Mais si l’authenticité est discutable, la résonance, elle, est bien réelle. Et c’est là que le malaise commence.
Des mots falsifiés, une réalité troublante ?
Quiconque observe l’évolution de nombreux États africains depuis leurs indépendances ne peut ignorer certaines failles :
- crises de gouvernance à répétition,
- élites prédatrices,
- institutions fragiles,
- coups d’État déguisés,
- violences électorales,
- et détournements systémiques des ressources publiques.
Ces dérives, bien réelles, donnent à certains l’impression que “Botha avait raison”. Que cette vision profondément raciste – et pourtant fabriquée – trouve, dans nos tragédies modernes, une sorte de confirmation tragique. Or c’est justement ce piège intellectuel et moral qu’il faut démonter.

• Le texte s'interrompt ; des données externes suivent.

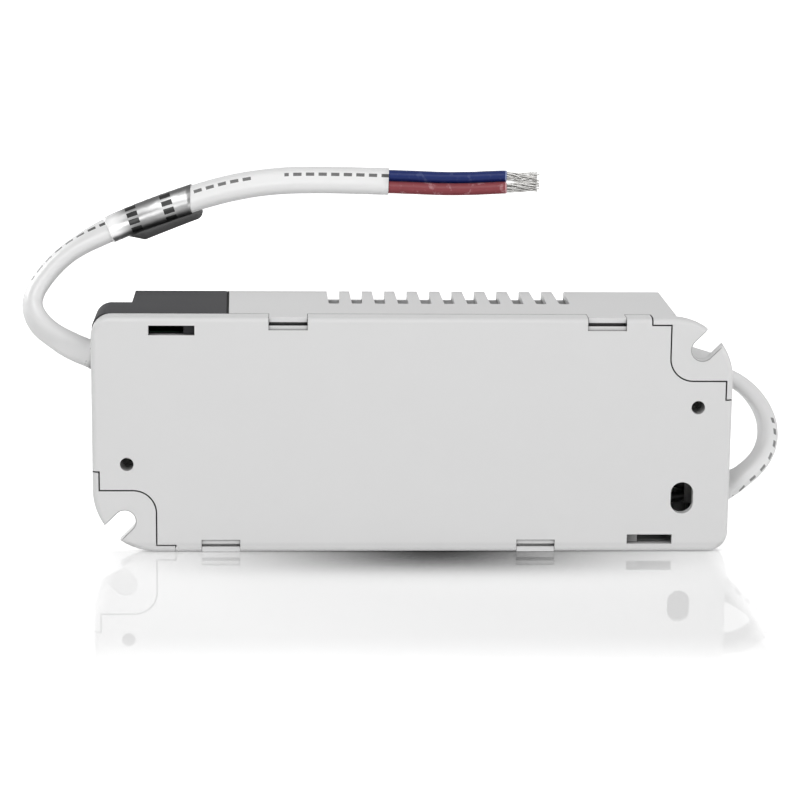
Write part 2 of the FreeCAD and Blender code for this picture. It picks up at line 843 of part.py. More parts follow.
def ring_sector(radius_in, radius_out, low, high, x, z, start, sweep):
    # part of a flat ring that lies on the board, swept by an angle round its upright axis
    corners = [(radius_in, low), (radius_out, low), (radius_out, high), (radius_in, high)]
    points = [V(x + r, at(board_top_depth + h), z) for r, h in corners]
    face = Part.Face(Part.makePolygon(points + [points[0]]))
    face.rotate(V(x, 0, z), ALONG_DEPTH, start)
    return face.revolve(V(x, 0, z), ALONG_DEPTH, sweep)


def make_choke(x, z):
    # two windings on a ring that lies on the board
    wire = choke_radius * 0.14
    outer = choke_radius - wire
    inner = choke_radius * 0.46
    low = 0.4 + wire
    high = choke_height - wire
    gap = seat_gap
    core = ring_sector(inner, outer, low, high, x, z, 0, 360)
    windings = []
    for start in (25, 205):
        coil = ring_sector(inner - wire, choke_radius, low - wire, choke_height, x, z, start, 130)
        coil = coil.cut(ring_sector(inner - gap, outer + gap, low - gap, high + gap, x, z, 0, 360))
        middle = math.radians(start + 65)
        reach = (inner + outer) / 2
        foot = on_board(x + reach * math.cos(middle), z - reach * math.sin(middle), 2.4, 2.4, 0.5)
        windings.append(fuse_all([coil, foot]))
    return core, Part.makeCompound(windings)


def make_bridge(x, z):
    # flat package on four leads, with one bevelled corner
    size_x, size_z, height = bridge_size
    body = on_board(x, z, size_x, size_z, height, bridge_lift)
    top = board_top_depth + bridge_lift + height
    corner = [e for e in body.Edges if e.BoundBox.ZLength > size_z - 0.1
              and e.BoundBox.XMax < x and e.BoundBox.YMin > at(top) - 0.1]
    body = body.makeChamfer(bridge_bevel, corner)
    pitch = size_x / 4
    pins = leads([(x + pitch * (i - 1.5), z) for i in range(4)], bridge_lift, 1.4 * pin_thickness)
    return fuse_all([body] + pins)


def make_package(x, z):
    # tab package that stands against the heatsink plate, with a hole in its tab
    face = z - heatsink_plate / 2 - seat_gap / 2
    tab_z = face - package_tab_thickness / 2
    body_z = face - package_tab_thickness - package_body_thickness / 2 + seat_gap
    tab = on_board(x, tab_z, package_width, package_tab_thickness, package_tab_height, package_lift)
    hole = V(x, at(board_top_depth + package_tab_hole_height), face - 2 * package_tab_thickness)
    tab = tab.cut(Part.makeCylinder(package_tab_hole / 2, 3 * package_tab_thickness, hole, UP))
    body = on_board(x, body_z, package_width, package_body_thickness, package_body_height,
                    package_lift)
    pins = leads([(x + package_pin_pitch * i, body_z) for i in (-1, 0, 1)], package_lift)
    return fuse_all([tab, body] + pins)


def make_heatsink(z):
    # aluminium plate with its two ends folded towards the board's middle
    side = heatsink_length / 2 - heatsink_plate / 2
    fold_z = z + heatsink_plate / 2 - heatsink_fold / 2
    pieces = [on_board(0, z, heatsink_length, heatsink_plate, heatsink_height)]
    for x in (-side, side):
        pieces.append(on_board(x, fold_z, heatsink_plate, heatsink_fold, heatsink_height))
    sink = fuse_all(pieces)
    back = z + heatsink_plate / 2
    corner = [e for e in sink.Edges if e.BoundBox.YLength > heatsink_height - 1
              and abs(e.BoundBox.ZMin - back) < 0.01]
    return sink.makeFillet(heatsink_plate * 0.8, corner)


def make_optocoupler(x, z):
    size_x, size_z, height = optocoupler_size
    body = on_board(x, z, size_x, size_z, height, optocoupler_lift)
    reach = (size_z + optocoupler_lift) / 2
    return fuse_all([body] + leads([(x + i, z + k) for i in (-1.3, 1.3) for k in (-reach, reach)], 2.4))


def make_chip(x, z):
    size_x, size_z, height = chip_size
    feet = [on_board(x + size_x / 4 * i, z, 0.45, size_z + 2, 0.5) for i in (-1.5, -0.5, 0.5, 1.5)]
    return fuse_all([on_board(x, z, size_x, size_z, height, 0.2)] + feet)


def make_fuse(x, z):
    # glass tube fuse in two clips that lies along the board's edge
    start = x - fuse_length / 2
    centre = V(start, at(board_top_depth + fuse_diameter / 2 + 0.2), z)
    tube_part = Part.makeCylinder(fuse_diameter / 2, fuse_length, centre, ALONG_LENGTH)
    clips = [on_board(start + fuse_clip_width / 2, z, fuse_clip_width, fuse_diameter + 0.6,
                      fuse_diameter + 0.5),
             on_board(start + fuse_length - fuse_clip_width / 2, z, fuse_clip_width,
                      fuse_diameter + 0.6, fuse_diameter + 0.5)]
    return fuse_all([tube_part] + clips)


# Leads
# Points of each free sheath from where it leaves the cover to where it is stripped, measured from that
# exit: along X, along the depth and up
input_exit = V(left_end - cord_exit_reach, at(cord_depth), cord_z + 0.75)
input_steps = [
    (0, 0, 0),
    (-4.2, 0, 1.55),
    (-11.3, 0.0, 6.85),
    (-11.9, 4.4, 12.55),
    (-2.3, 7.2, 22.55),
    (22.9, 7.6, 32.15),
    (36.5, 6.6, 35.25),
    (49.7, 5.6, 35.75),
    (62.3, 5.0, 35.45),
]
output_exit = V(half_length + cord_exit_reach, at(cord_depth), cord_edge + 0.9)
output_steps = [
    (0, 0, 0),
    (4.4, 0, 2.4),
    (9.3, 4.0, 7.2),
    (10.1, 11.0, 12.8),
    (6.4, 19.0, 18.0),
    (-0.8, 25.5, 20.2),
    (-11.2, 29.2, 17.2),
    (-21.7, 31.8, 8.2),
    (-31.7, 33.4, -2.2),
    (-42.7, 33.8, -8.3),
    (-53.7, 32.6, -8.2),
]
input_route = [tuple(input_exit + V(*step)) for step in input_steps]
output_route = [tuple(output_exit + V(*step)) for step in output_steps]


def sheath_stub(side):
    # flat sheath inside a cover, bent so that it leaves along the free lead
    start = -stub_start if side < 0 else stub_start
    base_z = cord_z if side < 0 else width - cord_z
    route = input_route if side < 0 else output_route
    leave = V(*route[0])
    way = V(*route[1]).sub(leave)
    bend = leave - way * ((leave.z - base_z) / way.z)
    half = cord_thickness / 2
    flat = cord_width / 2 - half
    entry = V(start, at(cord_depth), base_z)
    low = entry + V(0, 0, -flat)
    high = entry + V(0, 0, flat)
    near = V(0, -half, 0)
    section = Part.Wire([
        Part.LineSegment(low + near, high + near).toShape(),
        Part.Arc(high + near, high + V(0, 0, half), high - near).toShape(),
        Part.LineSegment(high - near, low - near).toShape(),
        Part.Arc(low - near, low + V(0, 0, -half), low + near).toShape(),
    ])
    path = tube_path([tuple(entry), tuple(bend), tuple(leave)], "stub")
    return path.makePipeShell([section], True, True)


def inner_cores(side):
    # the two cores between the sheath and the terminal block, spread to the block's pitch
    start = side * stub_start
    end = side * (terminal_x + terminal_length / 2 - core_insertion)
    base_z = cord_z if side < 0 else width - cord_z
    cores = []
    for sign in (-1, 1):
        near = V(start, at(cord_depth), base_z + sign * core_spacing / 2)
        far = V(end, at(cord_depth), base_z + sign * terminal_pitch / 2)
        ring = Part.Wire(Part.Circle(near, ALONG_LENGTH, inner_core_diameter / 2).toShape())
        cores.append(Part.Face(ring).extrude(far.sub(near)))
    return Part.makeCompound(cores)


def stripped_end(route, side_tilt):
    # blue and red core, then tinned strands, past the end of a sheath
    tip = V(*route[-1])
    way = tip.sub(V(*route[-2]))
    way.normalize()
    across = V(0, math.sin(side_tilt), math.cos(side_tilt))
    across = across - way * across.dot(way)
    across.normalize()
    solids = []
    strands = []
    for sign in (1, -1):
        start = tip + across * (sign * core_spacing / 2)
        core_end = start + way * core_length
        solids.append(Part.makeCylinder(core_diameter / 2, core_length, start, way))
        strands.append(Part.makeCylinder(strand_diameter / 2, strand_length, core_end, way))
    return solids[0], solids[1], Part.makeCompound(strands)


def foil_band(route):
    # foil marker wrapped round the straight stretch of the input lead
    start = V(*route[4])
    end = V(*route[5])
    way = end.sub(start)
    way.normalize()
    first = start + way * foil_start
    inner_radius = cord_width / 2 + foil_clearance
    outer = Part.makeCylinder(inner_radius + foil_thickness, foil_length, first, way)
    inner = Part.makeCylinder(inner_radius, foil_length + 2, first - way, way)
    return outer.cut(inner), first, way


def foil_flag(first, way):
    # folded tail of the marker that hangs below and behind the lead
    down = ALONG_DEPTH.cross(way)
    if down.z > 0:
        down = down * -1
    lean = (down + ALONG_DEPTH * -0.2)
    lean.normalize()
    top = cord_width / 2 + foil_clearance + foil_thickness + seat_gap / 2
    corners = [first + way * 2.4 + lean * top, first + way * 4.0 + lean * (top + flag_drop),
               first + way * 16.6 + lean * (top + flag_drop), first + way * 17.8 + lean * top]
    face = Part.Face(Part.makePolygon(corners + [corners[0]]))
    normal = way.cross(lean)
    normal.normalize()
    return face.extrude(normal * flag_thickness)


os.makedirs("parts", exist_ok=True)

save("upper_housing", make_housing())
save("base_tray", make_tray())
input_cover = make_cover()
save("input_cover", input_cover)
save("output_cover", turned(input_cover))
cover_screw = pan_screw(boss_x, boss_z, low_depth, cover_screw_head, cover_screw_head_height,
                        cover_screw_length)
save("cover_screws", Part.makeCompound([cover_screw, turned(cover_screw)]))
input_clamp = clamp_bar_at_left()
save("input_cable_clamp", input_clamp)
save("output_cable_clamp", turned(input_clamp))
clamp_screws = [pan_screw(-clamp_x, z, cable_over + clamp_bar_thickness, clamp_screw_head,
                          clamp_screw_head_height, clamp_screw_length) for z in clamp_screw_heights()]
clamp_screws += [turned(screw) for screw in clamp_screws]
save("clamp_screws", Part.makeCompound(clamp_screws))
save("insulating_sheet", make_sheet())
save("circuit_board", make_board())
terminal = make_terminal()
save("input_terminal", terminal)
save("output_terminal", turned(terminal))
terminal_screws = [terminal_screw(cord_z + sign * terminal_pitch / 2) for sign in (-1, 1)]
terminal_screws += [turned(screw) for screw in terminal_screws]
save("terminal_screws", Part.makeCompound(terminal_screws))

# Board layout: three groups, at the input end, in the middle and at the output end
input_x = -bay_end + group_inset
output_x = bay_end - group_inset
low_z = component_edge
high_z = width - component_edge
sink_z = high_z - 1.6

save("fuse", make_fuse(input_x, high_z - 2.6))
save("varistor", disc(input_x, high_z - 7.2, varistor_radius, varistor_thickness, False,
                      disc_lift))
save("bridge_rectifier", make_bridge(input_x, mid_z + 5.6))
save("suppression_capacitor", boxed(input_x, mid_z - 0.4, *suppressor_size))
choke_core, choke_windings = make_choke(input_x, low_z + choke_radius + 0.2)
save("choke_core", choke_core)
save("choke_windings", choke_windings)
save("film_capacitor", boxed(-9.8, mid_z + 4.0, *film_capacitor_size))
save("bulk_capacitor", can(0, mid_z + 4.2, bulk_capacitor_radius, bulk_capacitor_height, 2.4))
save("safety_capacitor", disc(9.0, mid_z + 4.0, safety_capacitor_radius, safety_capacitor_thickness,
                              True, disc_lift))
transformer = wound(0, low_z + transformer_size[1] / 2 + 0.2, transformer_size, transformer_leg,
                    transformer_winding_size, transformer_axis_height)
inductor = wound(output_x, low_z + inductor_size[1] / 2 + 0.2, inductor_size, inductor_leg,
                 inductor_winding_size, inductor_axis_height)
for kind, solids in (("transformer", transformer), ("inductor", inductor)):
    for name, solid in zip(("core", "bobbin", "winding"), solids):
        save(kind + "_" + name, solid)
save("heatsink", make_heatsink(sink_z))
save("power_transistor", make_package(-package_spacing / 2, sink_z))
save("output_diode", make_package(package_spacing / 2, sink_z))
can_shift = output_capacitor_radius + 0.2
output_cans = [can(output_x + sign * can_shift, mid_z + 1.2, output_capacitor_radius,
                   output_capacitor_height, 2.2) for sign in (-1, 1)]
save("output_capacitors", Part.makeCompound(output_cans))
save("optocoupler", make_optocoupler(output_x - 4.1, high_z - 4.4))
save("control_chip", make_chip(output_x + 3.9, high_z - 4.4))

save("input_cord_inner", sheath_stub(-1))
save("output_cord_inner", sheath_stub(1))
save("input_inner_cores", inner_cores(-1))
save("output_inner_cores", inner_cores(1))
save("input_cord", tube(input_route, cord_width, "input cord"))
save("output_cord", tube(output_route, cord_width, "output cord"))
for side_name, route in (("input", input_route), ("output", output_route)):
    blue, red, strands = stripped_end(route, core_tilt)
    save(side_name + "_core_blue", blue)
    save(side_name + "_core_red", red)
    save(side_name + "_strands", strands)
band, foil_place, foil_way = foil_band(input_route)
save("cord_foil", band)
save("foil_flag", foil_flag(foil_place, foil_way))
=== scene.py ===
import bpy
import bmesh
import math
from mathutils import Matrix, Vector, noise


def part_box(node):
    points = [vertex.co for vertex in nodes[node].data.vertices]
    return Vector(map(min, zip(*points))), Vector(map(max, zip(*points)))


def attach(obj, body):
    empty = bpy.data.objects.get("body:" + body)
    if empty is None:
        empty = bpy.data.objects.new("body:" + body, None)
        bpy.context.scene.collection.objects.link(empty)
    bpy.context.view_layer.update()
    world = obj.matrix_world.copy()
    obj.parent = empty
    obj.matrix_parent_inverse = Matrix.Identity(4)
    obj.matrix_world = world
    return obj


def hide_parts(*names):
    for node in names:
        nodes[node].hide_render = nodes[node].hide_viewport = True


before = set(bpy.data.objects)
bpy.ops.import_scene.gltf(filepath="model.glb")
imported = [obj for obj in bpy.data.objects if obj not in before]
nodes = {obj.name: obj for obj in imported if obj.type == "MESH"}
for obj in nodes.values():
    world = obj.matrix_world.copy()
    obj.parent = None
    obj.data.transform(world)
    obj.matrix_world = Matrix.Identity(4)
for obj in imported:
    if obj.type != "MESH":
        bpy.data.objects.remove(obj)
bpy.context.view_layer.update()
mm = 0.001
print("frame loaded,", len(nodes), "nodes")

# Camera: the photograph's standpoint, a little to the left and looking down by twelve degrees
cameraLook = {
    "place": (-0.02588, -0.552901, 0.149113),
    "turnRight": 2.4655,
    "tiltDown": 12.2702,
    "roll": 0.6012,
    "lens": 120.44,
    "sensorWidth": 36,
    "clipStart": 0.01,
}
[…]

La prophétie raciste comme système de domination



L’idée que “les Noirs sont incapables de se gouverner” n’est pas née dans l’imagination d’un président sud-africain. C’est le socle idéologique de la colonisation. C’est cette croyance qui a justifié l’esclavage, la dépossession, l’humiliation, et la violence. C’est elle encore qui sous-tend le refus de transférer les pleins pouvoirs aux peuples africains pendant la décolonisation. Et c’est elle, enfin, que certains continuent d’invoquer pour expliquer – voire excuser – la mise sous tutelle économique ou politique de certains pays.

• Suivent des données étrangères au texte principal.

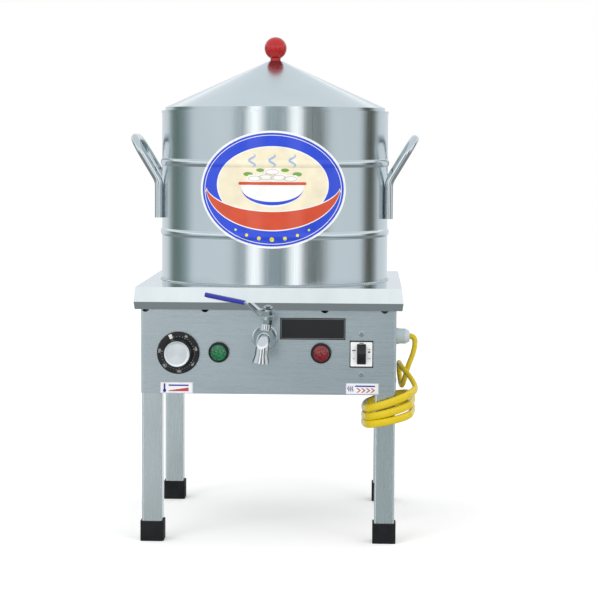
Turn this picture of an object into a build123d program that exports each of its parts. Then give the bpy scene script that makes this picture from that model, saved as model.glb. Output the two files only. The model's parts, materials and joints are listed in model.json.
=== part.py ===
"""Rice noodle roll steamer: a lidded steam pot on a drip tray, over a control box on four legs.

Millimetres, +Z up, front towards -Y. Everything is built about the pot's axis, and the last
step moves it along Y so that the origin is the centre of the base of the whole object.
"""
from build123d import *
from math import atan2, cos, degrees, hypot, pi, radians, sin, sqrt, tan
import os

# ---------------------------------------------------------------- driving dimensions
# Control box and legs
CASE = 380.0              # outside width and depth of the control box
CASE_BOTTOM = 223.5       # height of its lower edge
CASE_SHEET = 1.0          # panel thickness
CASE_BEND = 3.0           # outside radius of the vertical bends
LEG = 30.0                # square tube
LEG_WALL = 1.2
LEG_CORNER = 2.5
BOOT = 35.0               # rubber boot, outside
BOOT_HEIGHT = 30.0
BOOT_FLOOR = 4.0          # rubber under the tube's end
BOOT_CORNER = 3.5
COVER_FLANGE = 14.0       # upturned edges of the bottom cover
COVER_GAP = 0.2           # between the cover and what is round it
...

Utiliser cette citation, c’est donc participer, consciemment ou non, à une entreprise de déshumanisation historique.
Mais pourquoi résonne-t-elle encore aujourd’hui ?
Parce que l’Afrique peine à prouver l’inverse.
Parce que l’État est souvent confisqué par des clans.
Parce que la démocratie, là où elle existe, est instrumentalisée.
Parce que trop de dirigeants font passer la loyauté ethnique avant la compétence républicaine, le culte de la personnalité avant le service public, la rente avant la réforme.
Mais là encore, attention au piège : ce ne sont pas “les Noirs” qui échouent — ce sont des systèmes politiques dévoyés, souvent issus d’un compromis postcolonial boiteux, qui ne se sont pas encore affranchis des logiques néocoloniales.
L’échec est-il culturel ou structurel ?
Ceux qui croient à une incapacité génétique se trompent lourdement.
Ceux qui pensent que la démocratie est une valeur importée se méprennent aussi.
Car l’Afrique a toujours eu ses modèles de gouvernance : du consensus sénatorial de la tradition akan au cousinage à plaisanterie mandingue, de la palabre bantoue à l’organisation hiérarchique des royaumes zoulous ou mossis.
Le vrai défi, c’est d’adapter ces héritages au monde moderne, de forger une gouvernance authentiquement africaine, ni calquée ni caricaturale.
Que faire alors ? Prouver qu’il avait tort
Le combat est donc triple :
- Refuser les récits de l’infériorité, fussent-ils séduisants dans leur brutalité.
- Nommer nos échecs sans complaisance, mais sans jamais les essentialiser.
- Construire des institutions fortes, inclusives, transparentes, capables de transcender l’ethnie, le clan et l’histoire.
C’est par cette voie – longue, exigeante, mais juste – que l’Afrique pourra enfin faire taire ceux qui parient sur son effondrement.
Conclusion
Botha n’a probablement jamais dit ces mots. Mais le vrai drame, c’est que nous en sommes venus à croire qu’il aurait pu avoir raison. Il est là, le plus grand danger : non pas dans la falsification de la citation, mais dans l’authenticité de nos renoncements.
Nous n’avons pas à répondre à Botha. Nous devons répondre à l’histoire. Et cette réponse ne se donne pas en mots, mais en actes.